Only if you have been in the deepest valley can you ever know how magnificent it is to be on the highest mountain. --Richard M. NixonIntense sorrow makes for intense joy. It's part of the play of opposites in earthly life. While I don't for a second believe we are here to suffer, it happens. Pain makes us really celebrate the absence of it. Losing a loved one makes us more appreciative of those remaining.
I've lost both of my parents, my mother to cancer when I was 23, my father to a long decline into dementia when I was 44. It's a game-changer, losing a parent. I remember walking around in a fog afterwards, realizing that no one I encountered as I went about daily life had any idea of how much I was hurting. It gave me great empathy for others. How many other folks were in mourning? Recently experienced some trauma? It's a cause for living with great kindness, for we don't know what's going on in other folks' lives.
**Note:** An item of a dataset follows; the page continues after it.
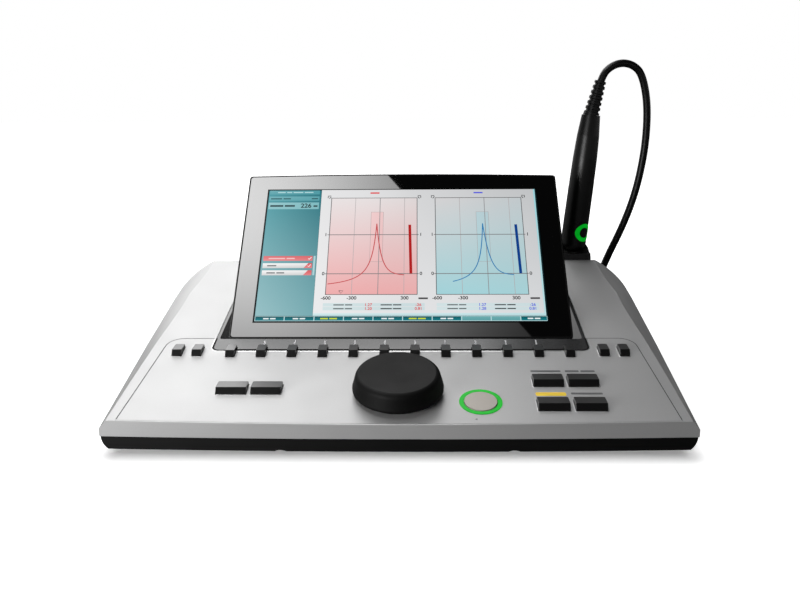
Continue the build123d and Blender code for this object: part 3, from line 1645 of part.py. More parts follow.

I completed Forrest Yoga teacher training in 2011. For assorted reasons, there were some deep valleys involved in that experience. Being horribly homesick (I was away for a month), I called my husband every day at our 11 am break. As he will confirm, I was either gloriously happy or I sobbed the whole time. Bless him for surviving that! Completion of that 28-day intensive training definitely put me on the "highest mountain." I was tempted to stop folks on the street to give them my autograph, 'cause I felt like a rock star.
I suggest that we don't deny ourselves the valleys of life, for they make the mountaintop joys all the better.